Home health care and therapy agencies frequently apply an illegal “improvement standard” to deny service to Medicare patients with conditions deemed stable or not improving, according to a class action filed recently against the federal government, which usually affirms the denials. (Jimmo v. Sebelius, No. 5:11-cv-00017 (D. Vt. filed Jan. 13, 2011).)
Medicare regulations allow coverage for health care and therapy services that are “reasonable and necessary for the diagnosis or treatment of illness or injury,” with no requirement of improvement. The regulation governing skilled nursing facilities also specifies that the “restoration potential of a patient” is not a deciding factor in whether the service is covered, and coverage is allowed to prevent deterioration, even if improvement is not possible.
Nevertheless, the plaintiffs—five Medicare patients who were denied care and five patient advocacy organizations, led by the Center for Medicare Advocacy, Inc. (CMA)—claim that private contractors routinely use the so-called improvement standard to deny coverage. They say the contractors illegally refuse to accept Medicare patients if their conditions are stable, chronic, not improving, or involve “maintenance only” services, telling the patients that coverage is barred by Medicare regulations.
Rather than crack down on the practice, federal administrative law judges and appeals councils almost always agree with the contractors, the plaintiffs’ complaint says, calling the application of the standard a “clandestine policy that is condoned and implemented” by the Department of Health and Human Services (HHS).
For instance, the government approved denial of services for plaintiff KR, a 48-year-old woman suffering from congenital quadriplegia, epilepsy, depression, and mental retardation, even though her physician had certified her for physical therapy. The contractor found that KR hadn’t suffered an exacerbation of her chronic condition, and an administrative law judge agreed that she wasn’t covered because she was not likely to improve.
The CMA says most patients don’t realize they have been wronged and simply stop receiving the services. “If you don’t have an advocate, you assume the contractor is stating the law properly,” said Gill Deford, director of CMA’s litigation department.
Deford notes that to challenge a Medicare denial, patients must first pay for the treatment and then seek reimbursement, a process many Medicare patients can’t afford.
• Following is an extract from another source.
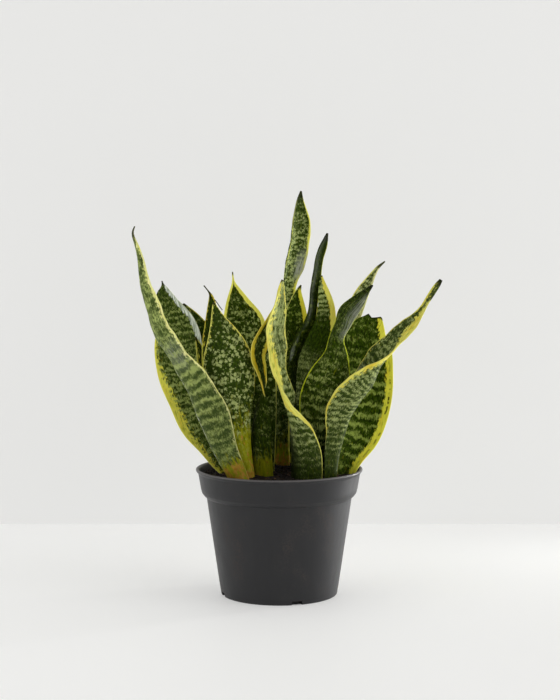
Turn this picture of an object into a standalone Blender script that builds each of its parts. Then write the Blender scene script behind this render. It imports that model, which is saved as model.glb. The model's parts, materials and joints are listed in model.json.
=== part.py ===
"""A variegated snake plant of the short, broad-leaved kind, in a plain tapered nursery pot.

Metres, +Z up, the pot standing on z = 0 with its axis at the origin, and the front of the plant at -Y.
The tables are in millimetres, and MM turns them into metres.
"""

import bpy
import numpy as np

MM = 0.001

# Pot, in mm: the outer half profile from the foot up, then the inner one back down.
POT_HEIGHT = 127.2
RIM_RADIUS = 83.6
FOOT_RADIUS = 57.8
FLOOR = 2.2
POT_SIDES = 60
POT_PROFILE = (
    (0.0, 0.0),
    (FOOT_RADIUS, 0.0),
    (58.5, 0.8),
    (60.7, 14.5),
    (72.9, 98.2),
    (75.4, 100.2),
    (77.6, 103.2),
    (78.6, 107.0),
    (81.3, 122.8),
    (RIM_RADIUS - 0.7, 124.3),
    (RIM_RADIUS, 125.4),
    (RIM_RADIUS - 0.1, POT_HEIGHT - 0.6),
    (RIM_RADIUS - 0.9, POT_HEIGHT),
    (RIM_RADIUS - 2.2, POT_HEIGHT),
    (80.3, 125.8),
    (76.6, 107.0),
    (74.6, 102.2),
    (71.1, 99.0),
    (58.7, 14.5),
    (56.6, FLOOR),
    (0.0, FLOOR),
)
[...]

The lawsuit was filed after the Centers for Medicare & Medicaid Services—the division of HHS that enforces the regulations—ignored a May 2010 letter from 16 members of Congress, urging the agency to ban the practice. The plaintiffs seek an injunction prohibiting the HHS from applying the improvement standard and an order requiring the agency to review all adverse decisions, revise any rules or guidelines that support the standard, and monitor the contractors.